What Oxfam is Doing
Tens of thousands of people have fled their homes since early August when fighting broke out between Russia and Georgia in and around the breakaway republics of South Ossetia and Abkhazia. Although the fighting has subsided, many of those it has displaced need food, water, shelter, sanitation supplies, medicine, and other essential goods.
In the days following the displacements, Oxfam and the local groups with which it works distributed about $92,000 worth of food, blankets, and other basic items to people camped in collective centers, such as public schools, around Tbilisi. Oxfam is also distributing hundreds of hygiene kits to families in Tbilsi collective centers.

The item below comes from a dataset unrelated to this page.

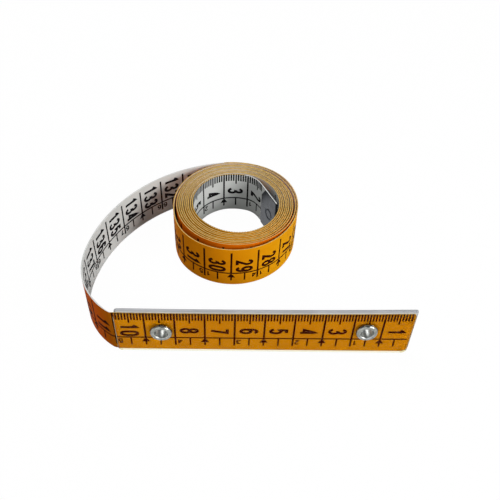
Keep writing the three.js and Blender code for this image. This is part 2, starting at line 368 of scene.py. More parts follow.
def sway(distance, up):
    """How far the stiffened end bows and leans back at a place on it. It dies out in the loop."""
    along = min(distance / PLATED_LENGTH, SWAY_REACH_SHARE)
    bow, lean = (sum(part * along ** power for power, part in enumerate(parts))
                 for parts in (BOW_PARTS, LEAN_PARTS))
    fade = 1 - smooth((distance - FOLD) / SWAY_FADE)
    return (bow + lean * up / TAPE_WIDTH) * MM * fade


def place(distance, across, up):
    """A point of the tape: its distance from zero, how far it stands off the tape's middle to
    the outer side, and its height."""
    x, y, turns, heading = path.at(distance)
    off = across + standoff(turns)
    return Vector((x - off * sin(heading), y + off * cos(heading) + sway(distance, up),
                   up + rise(turns)))


def linked(name, data):
    """A new object in the scene."""
    item = bpy.data.objects.new(name, data)
    bpy.context.scene.collection.objects.link(item)
    return item


# Materials

WEAVE_PITCH = 0.42 * MM
WEAVE_DEPTH = 0.006 * MM
SCRATCH_DEPTH = 0.01 * MM
SCRATCH_STRENGTH = 0.25
SCRATCHES = 6  # to a blotch of the metal
CLEAR_INDEX = 1.08
CLOTH_SHINE = 0.005
CLOTH_ROUGHNESS_SPREAD = 0.08
PLASTIC_ROUGHNESSES = (0.28, 0.45)
METAL_ROUGHNESS_SHARES = (0.7, 1.5)

# The shares of its noise between which a finish goes from one colour to the other
EVEN_SHARES = (0.4, 0.6)
SOFT_SHARES = (0.35, 0.65)
INK_SHARES = (0.45, 0.7)

# How many blotches of a finish, or threads along and across a cut edge, fit in a metre
COATING_GRAIN = 90
INK_GRAIN = 700
PLASTIC_GRAIN = 60
NICKEL_GRAIN = 900
TIP_GRAIN = 500
EDGE_THREADS = (700, 5000, 1)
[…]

Oxfam’s local partner, Gyla, has also been helping people from the conflict areas to obtain official registration in order to qualify for humanitarian support. Many of them were unable to take any personal belongings with them when they left their homes. The total number of internally displaced people has now climbed to 150,000. The majority of them have sought shelter in and around Tbilisi.
Oxfam is continuing to assess the needs at the collective centers around Tbilisi, and as the situation in other areas becomes more stable, Oxfam will expand it assessments and aid delivery. Oxfam is seeking $1.35 million through a United Nations flash appeal to help provide medical facilities with medicine, equipment, and training. Clean water and sanitation facilities are also needed for those areas hosting displaced people. And Oxfam is seeking help to repair and improve the water and sanitation systems in villages in South Ossetia damaged by the conflict.
“Our goal is to provide assistance for people who are in need of aid, in as many regions as possible, as quickly as possible,” says Simon Springett, a humanitarian response manager for Oxfam. “Right now, that means expanding our response beyond Tbilisi and into some of the more remote areas where much of the fighting took place.”